In Teilhard’s view, God’s creative power does not fashion us as though out of soft clay; it is a fire that kindles life in whatever it touches, a quickening spirit. He wrote:  “We must decisively adapt ourselves to it, model ourselves upon it . . . to increase our creative energy one must deepen thought, dilate the heart, intensify external activity.  For created beings must work if they would be yet further created.” (Hymn of the Universe, 118]  We have developed a modern mindset of individualism, consuming for our personal selves and our personal families, wondering how we can get back to “normal” so we can resume our individual habits.  But the new normal is chaotic, complexified existence.  Never before have we needed one another as we do now.   It is time to stop criticizing one another and start helping each other see through a new eye of love.  Teilhard wrote: “If all those who suffer in the world were to unite their sufferings so that the pain of the world should become on single grand act of consciousness, of sublimation, of unification, would not this be one of the most exalted forms in which the mysterious work of creation could be manifested to our eyes?” [Hymn of the Universe, 94] This means to surrender to the power of love at the heart of the world and “throw ourselves fearlessly into the crucible of the world of tomorrow” [Hymn of the Universe, 95].

We have to reorient our priorities.
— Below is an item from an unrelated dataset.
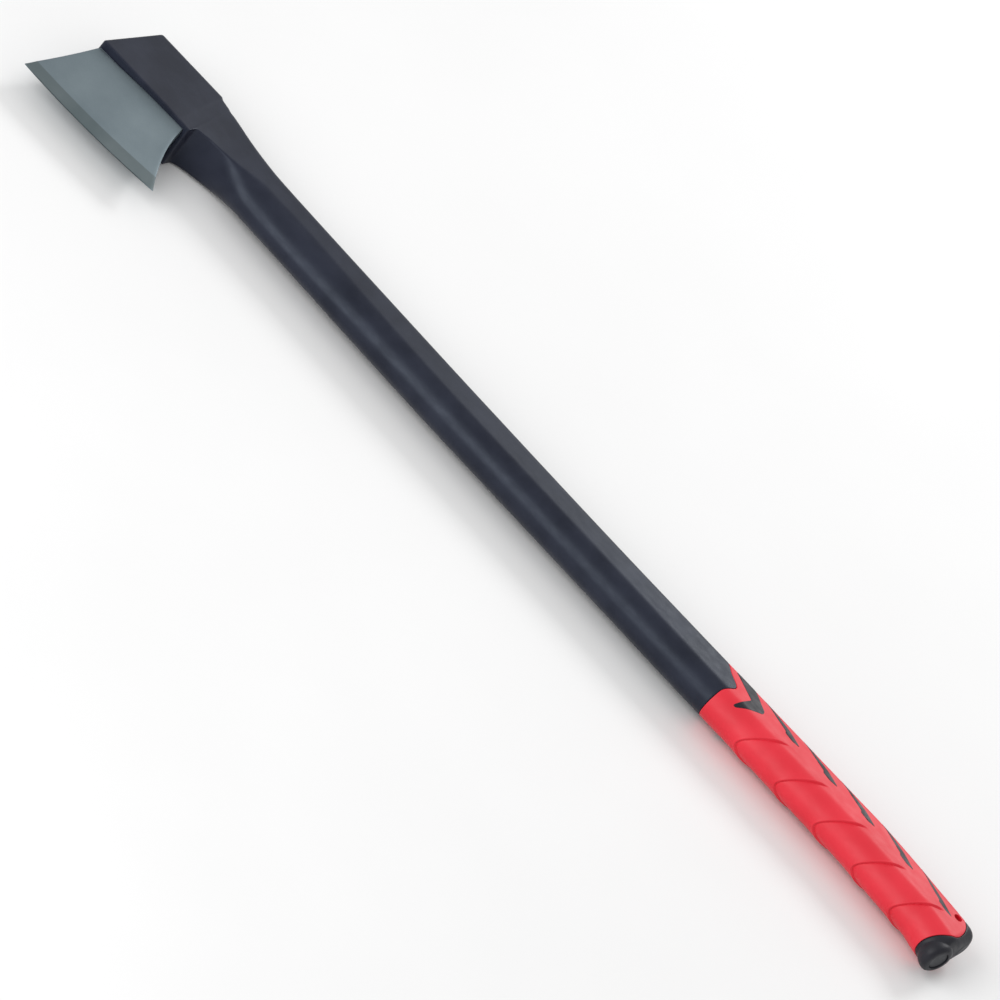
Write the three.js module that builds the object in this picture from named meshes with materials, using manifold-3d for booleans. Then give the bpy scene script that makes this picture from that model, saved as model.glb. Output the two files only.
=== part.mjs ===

What do we really want and do we want it together? This is the question of being Church in the world. The idea of a single individual is an illusion and to live an illusory life is to bear the consequences of separation and isolation. Rather, we are to “live with a single passion, the desire to help forward the synthesis of Christ and the universe.”   [Hymn of the Universe, 100]

We must have hope in the Church of tomorrow and a desire to be part of its future.